Stated goal – Please print every record below exactly as it appears.

━━━ Data for this exercise

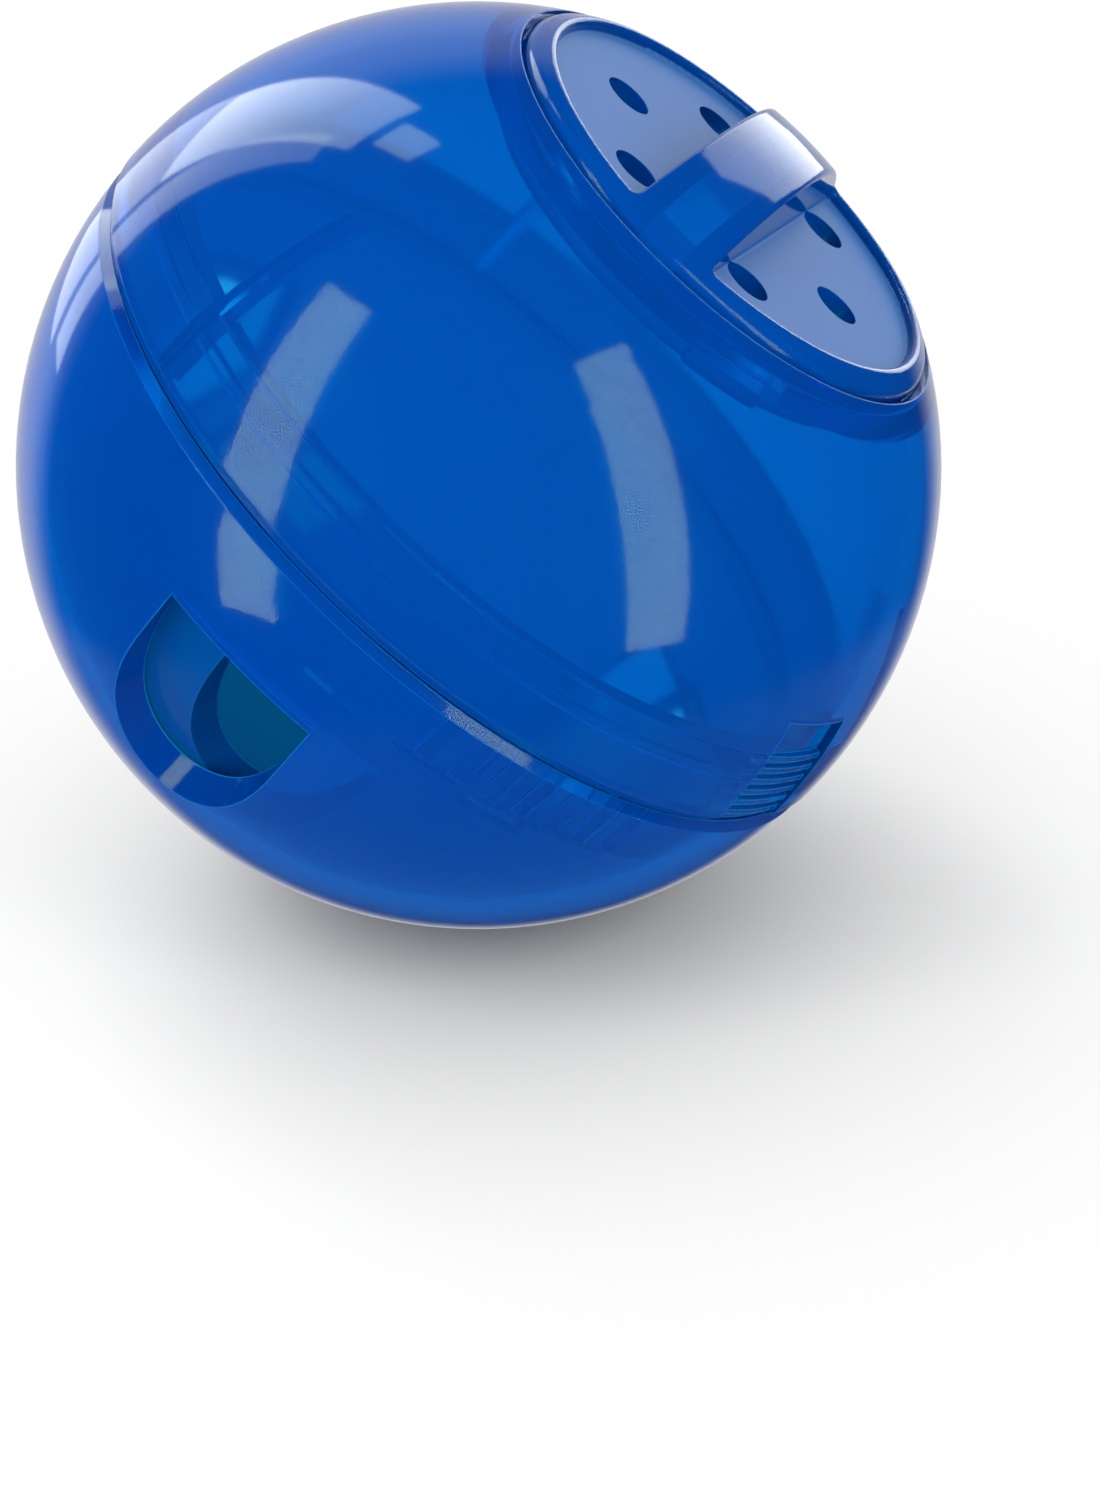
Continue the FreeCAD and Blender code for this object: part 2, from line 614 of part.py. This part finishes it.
os.makedirs("parts", exist_ok=True)
for part in parts:
    part.Shape.exportStep(f"parts/{part.Label}.step")
    print(f"{part.Label}: {part.Shape.Volume:.1f} mm3")
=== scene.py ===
import math

import bmesh
import bpy
from mathutils import Matrix, Vector

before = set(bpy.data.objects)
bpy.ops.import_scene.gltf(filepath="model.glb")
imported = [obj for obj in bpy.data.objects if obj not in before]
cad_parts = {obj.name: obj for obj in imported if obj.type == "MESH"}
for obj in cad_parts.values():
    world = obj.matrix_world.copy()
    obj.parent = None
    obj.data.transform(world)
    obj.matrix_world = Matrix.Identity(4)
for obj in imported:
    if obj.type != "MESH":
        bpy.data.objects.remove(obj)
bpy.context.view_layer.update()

MM = 0.001

# The photograph's view of the ball. Directions are azimuth and elevation in the row's frame, in degrees, and
# the aim is how far to the right of the ball's centre and above it the camera looks.
BALL_RADIUS = 40 * MM
UPRIGHT = (-84.52, 49.93)
CAMERA_DIRECTION = (-5.2, 23.02)
CAMERA_DISTANCE = 358.4 * MM
CAMERA_AIM = (6.03 * MM, -24.07 * MM)
CLIP_START = 10 * MM
IMAGE_HEIGHT = 1492
FOCAL_PIXELS = 4122.25
SENSOR_HEIGHT = 36

# The softboxes: azimuth from the camera's side, positive to its right, elevation above level, width, height
# and how bright their faces are. softbox_back and softbox_back_edge leave a narrow dark gap between their
# lower parts.
SOFTBOXES = {
    "softbox_left": (-55, 20, 0.17, 0.90, 5.3),
    "softbox_right": (41, 12, 0.17, 0.82, 4.9),
    "softbox_back": (-148.5, 38, 0.18, 0.50, 4.2),
    "softbox_back_low": (-148.5, 4, 0.18, 0.26, 1.6),
    "softbox_back_edge": (-134, 24, 0.09, 0.70, 2.0),
    "softbox_behind_cap": (146, 18, 0.34, 0.46, 2.8),
    "softbox_high": (-147, 68, 0.08, 0.11, 4.0),
}
SOFTBOX_DISTANCE = 0.62

# The softboxes within this azimuth of the camera's side are also seen through the plastic, and those named
# here light nothing and only show in reflections.
FRONT_AZIMUTH = 90
GLOSS_ONLY = {"softbox_behind_cap"}

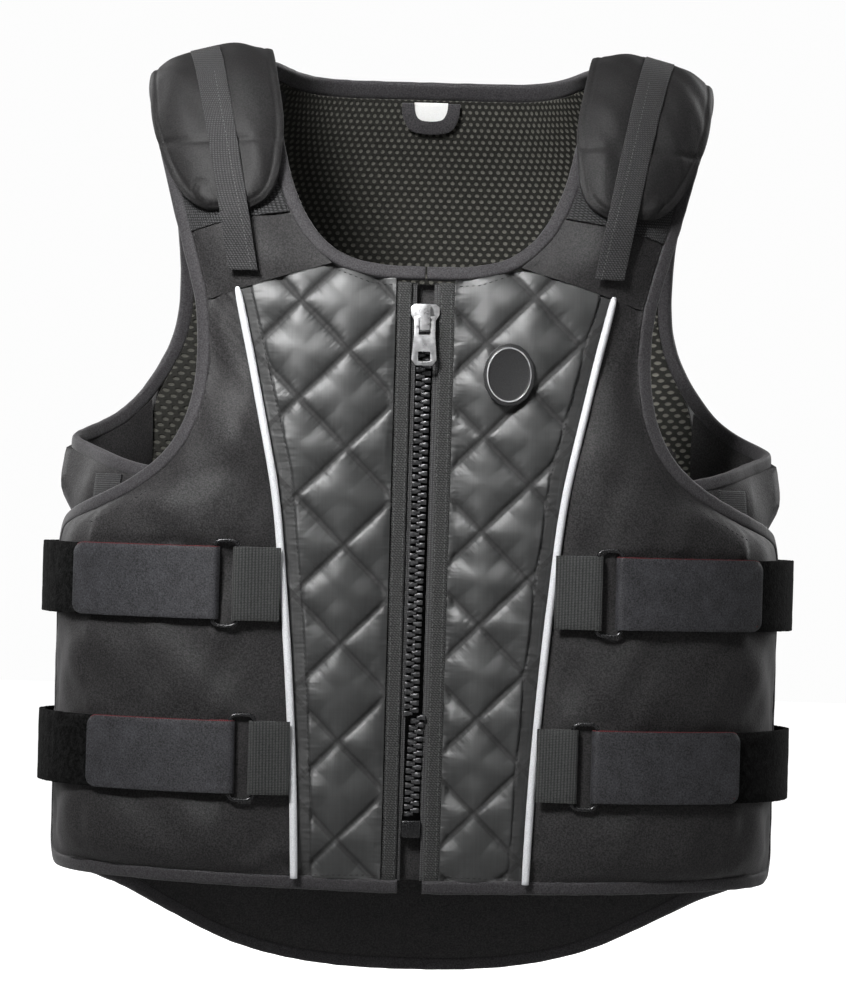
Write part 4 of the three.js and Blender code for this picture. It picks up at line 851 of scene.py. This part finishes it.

━━━━━━

Finished answer –
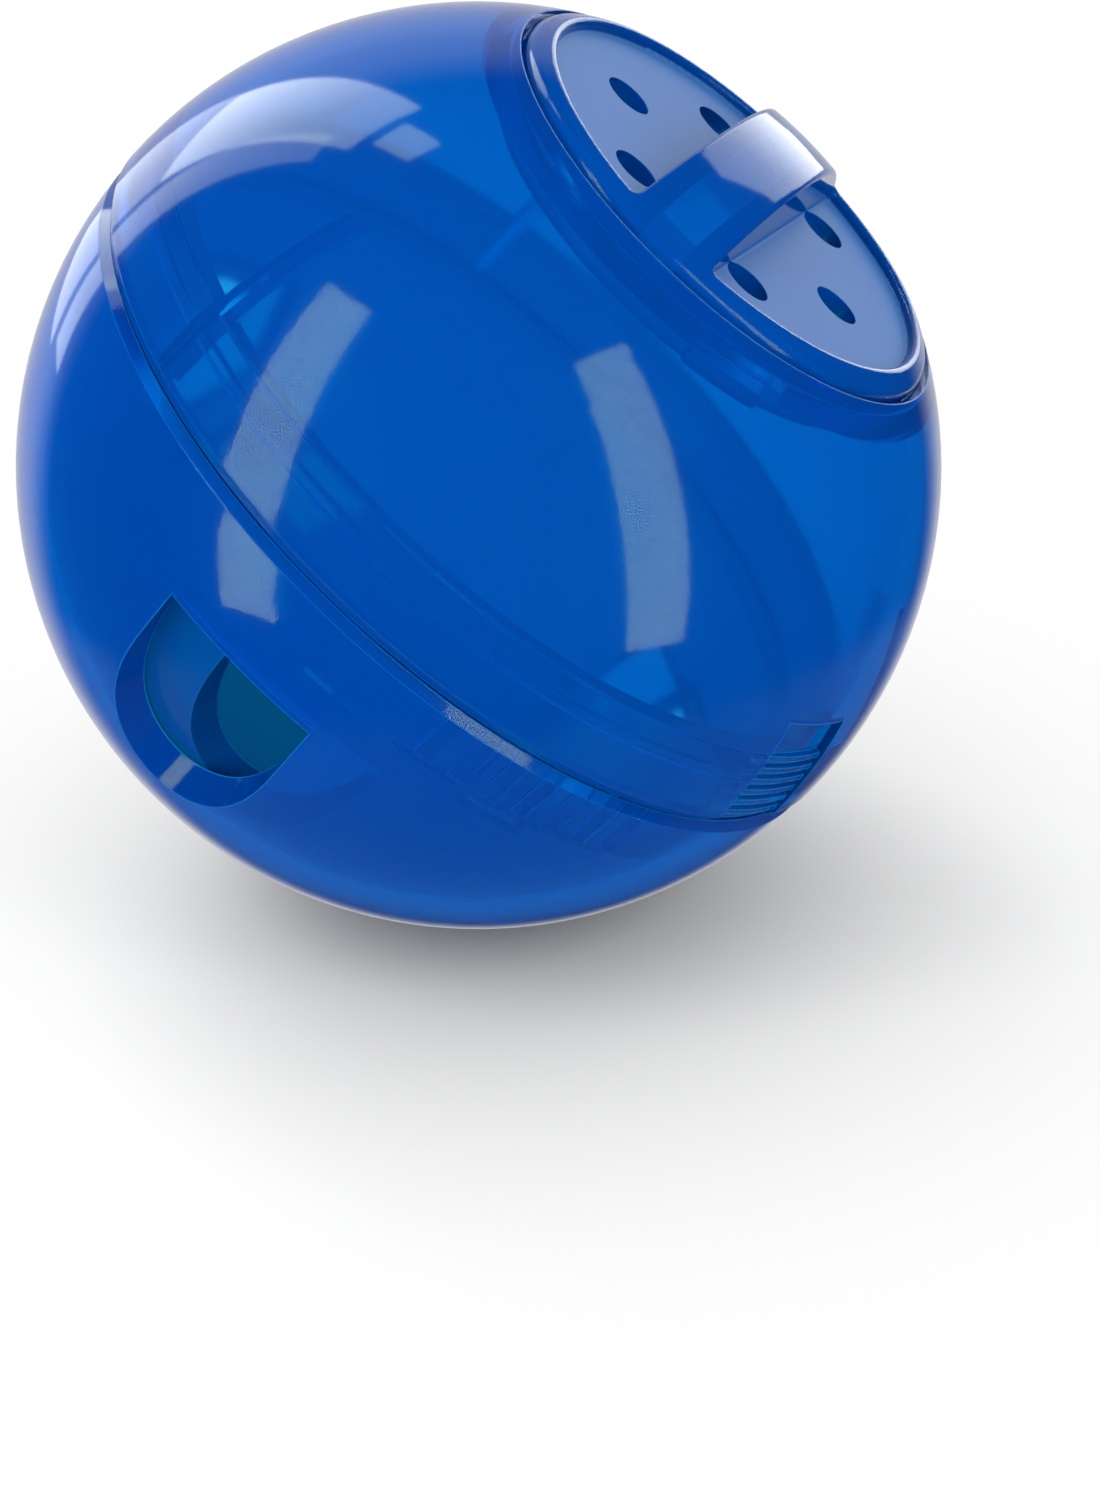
Continue the FreeCAD and Blender code for this object: part 2, from line 614 of part.py. This part finishes it.
os.makedirs("parts", exist_ok=True)
for part in parts:
    part.Shape.exportStep(f"parts/{part.Label}.step")
    print(f"{part.Label}: {part.Shape.Volume:.1f} mm3")
=== scene.py ===
import math

import bmesh
import bpy
from mathutils import Matrix, Vector

before = set(bpy.data.objects)
bpy.ops.import_scene.gltf(filepath="model.glb")
imported = [obj for obj in bpy.data.objects if obj not in before]
cad_parts = {obj.name: obj for obj in imported if obj.type == "MESH"}
for obj in cad_parts.values():
    world = obj.matrix_world.copy()
    obj.parent = None
    obj.data.transform(world)
    obj.matrix_world = Matrix.Identity(4)
for obj in imported:
    if obj.type != "MESH":
        bpy.data.objects.remove(obj)
bpy.context.view_layer.update()

MM = 0.001

# The photograph's view of the ball. Directions are azimuth and elevation in the row's frame, in degrees, and
# the aim is how far to the right of the ball's centre and above it the camera looks.
BALL_RADIUS = 40 * MM
UPRIGHT = (-84.52, 49.93)
CAMERA_DIRECTION = (-5.2, 23.02)
CAMERA_DISTANCE = 358.4 * MM
CAMERA_AIM = (6.03 * MM, -24.07 * MM)
CLIP_START = 10 * MM
IMAGE_HEIGHT = 1492
FOCAL_PIXELS = 4122.25
SENSOR_HEIGHT = 36

# The softboxes: azimuth from the camera's side, positive to its right, elevation above level, width, height
# and how bright their faces are. softbox_back and softbox_back_edge leave a narrow dark gap between their
# lower parts.
SOFTBOXES = {
    "softbox_left": (-55, 20, 0.17, 0.90, 5.3),
    "softbox_right": (41, 12, 0.17, 0.82, 4.9),
    "softbox_back": (-148.5, 38, 0.18, 0.50, 4.2),
    "softbox_back_low": (-148.5, 4, 0.18, 0.26, 1.6),
    "softbox_back_edge": (-134, 24, 0.09, 0.70, 2.0),
    "softbox_behind_cap": (146, 18, 0.34, 0.46, 2.8),
    "softbox_high": (-147, 68, 0.08, 0.11, 4.0),
}
SOFTBOX_DISTANCE = 0.62

# The softboxes within this azimuth of the camera's side are also seen through the plastic, and those named
# here light nothing and only show in reflections.
FRONT_AZIMUTH = 90
GLOSS_ONLY = {"softbox_behind_cap"}

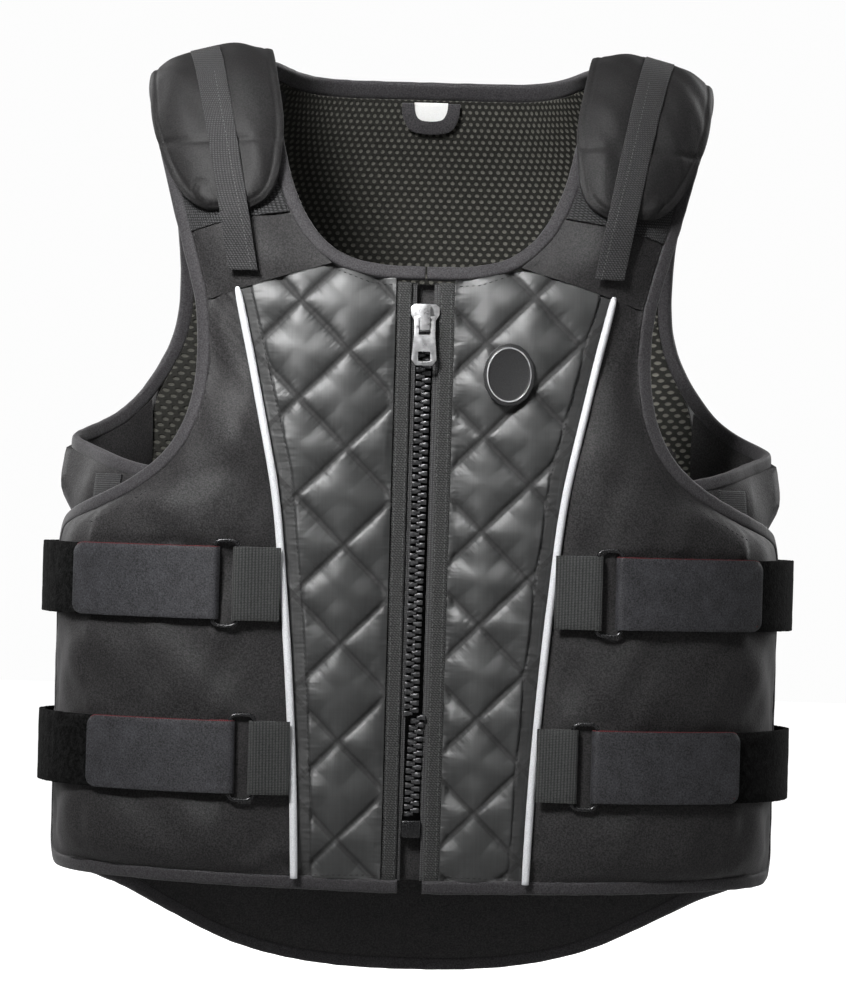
Write part 4 of the three.js and Blender code for this picture. It picks up at line 851 of scene.py. This part finishes it.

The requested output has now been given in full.